[START]

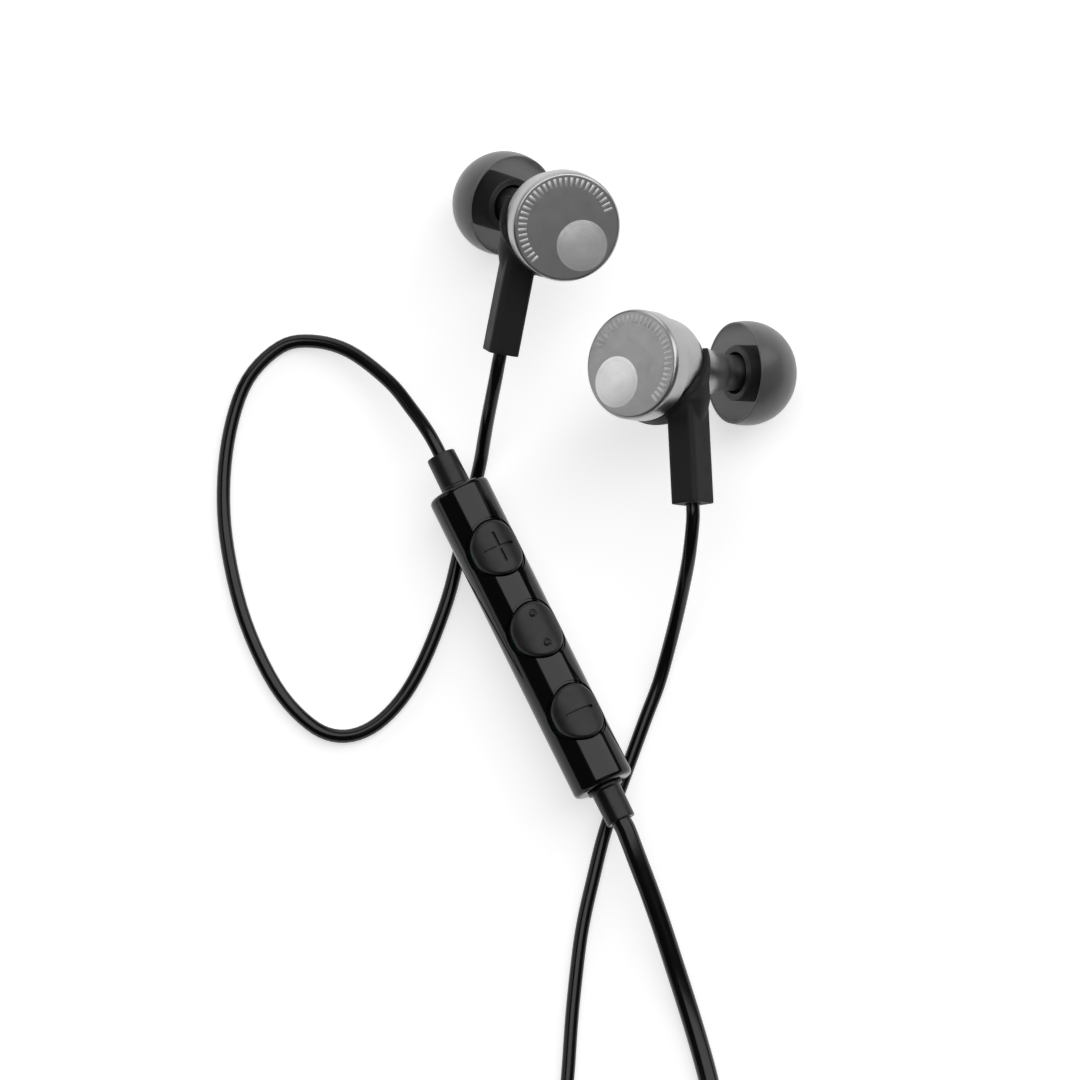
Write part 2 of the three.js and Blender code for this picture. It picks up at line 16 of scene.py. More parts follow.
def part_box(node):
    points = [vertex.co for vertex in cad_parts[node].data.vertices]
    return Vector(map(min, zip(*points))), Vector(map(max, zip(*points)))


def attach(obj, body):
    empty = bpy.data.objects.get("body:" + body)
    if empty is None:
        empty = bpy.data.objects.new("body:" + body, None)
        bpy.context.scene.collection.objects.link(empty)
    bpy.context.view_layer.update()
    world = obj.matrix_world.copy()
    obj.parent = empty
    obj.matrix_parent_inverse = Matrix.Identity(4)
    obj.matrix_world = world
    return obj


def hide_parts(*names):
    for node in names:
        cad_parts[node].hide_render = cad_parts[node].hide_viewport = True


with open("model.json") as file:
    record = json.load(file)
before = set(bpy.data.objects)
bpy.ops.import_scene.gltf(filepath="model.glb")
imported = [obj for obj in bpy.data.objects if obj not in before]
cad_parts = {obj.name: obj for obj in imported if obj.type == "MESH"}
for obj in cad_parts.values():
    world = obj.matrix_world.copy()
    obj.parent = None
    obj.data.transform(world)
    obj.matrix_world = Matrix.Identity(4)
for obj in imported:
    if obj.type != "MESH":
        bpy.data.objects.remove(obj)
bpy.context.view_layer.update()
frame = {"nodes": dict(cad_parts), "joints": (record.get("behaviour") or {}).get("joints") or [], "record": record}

[END]

Go through the listing and print each line exactly as it appears.

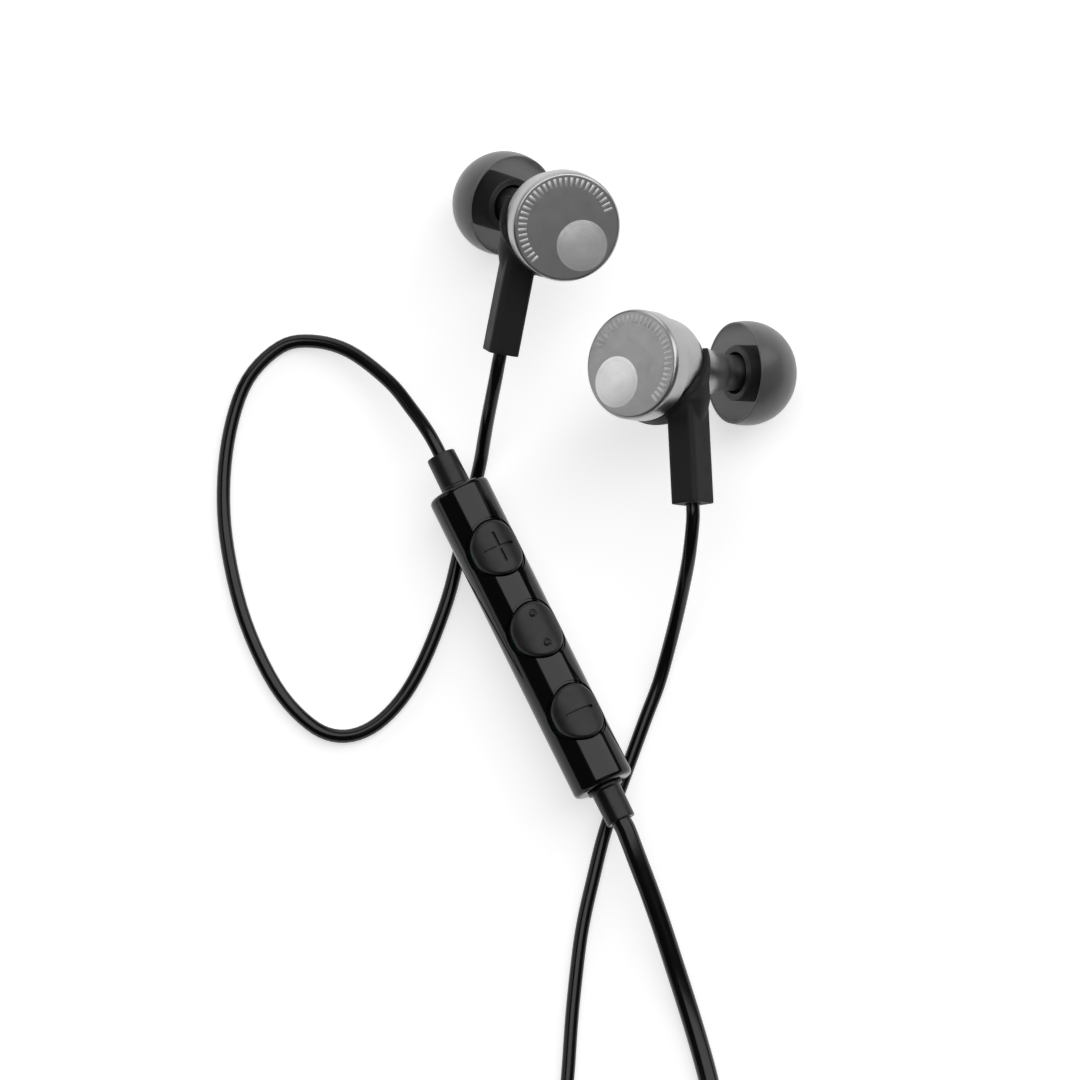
Write part 2 of the three.js and Blender code for this picture. It picks up at line 16 of scene.py. More parts follow.
def part_box(node):
    points = [vertex.co for vertex in cad_parts[node].data.vertices]
    return Vector(map(min, zip(*points))), Vector(map(max, zip(*points)))


def attach(obj, body):
    empty = bpy.data.objects.get("body:" + body)
    if empty is None:
        empty = bpy.data.objects.new("body:" + body, None)
        bpy.context.scene.collection.objects.link(empty)
    bpy.context.view_layer.update()
    world = obj.matrix_world.copy()
    obj.parent = empty
    obj.matrix_parent_inverse = Matrix.Identity(4)
    obj.matrix_world = world
    return obj


def hide_parts(*names):
    for node in names:
        cad_parts[node].hide_render = cad_parts[node].hide_viewport = True


with open("model.json") as file:
    record = json.load(file)
before = set(bpy.data.objects)
bpy.ops.import_scene.gltf(filepath="model.glb")
imported = [obj for obj in bpy.data.objects if obj not in before]
cad_parts = {obj.name: obj for obj in imported if obj.type == "MESH"}
for obj in cad_parts.values():
    world = obj.matrix_world.copy()
    obj.parent = None
    obj.data.transform(world)
    obj.matrix_world = Matrix.Identity(4)
for obj in imported:
    if obj.type != "MESH":
        bpy.data.objects.remove(obj)
bpy.context.view_layer.update()
frame = {"nodes": dict(cad_parts), "joints": (record.get("behaviour") or {}).get("joints") or [], "record": record}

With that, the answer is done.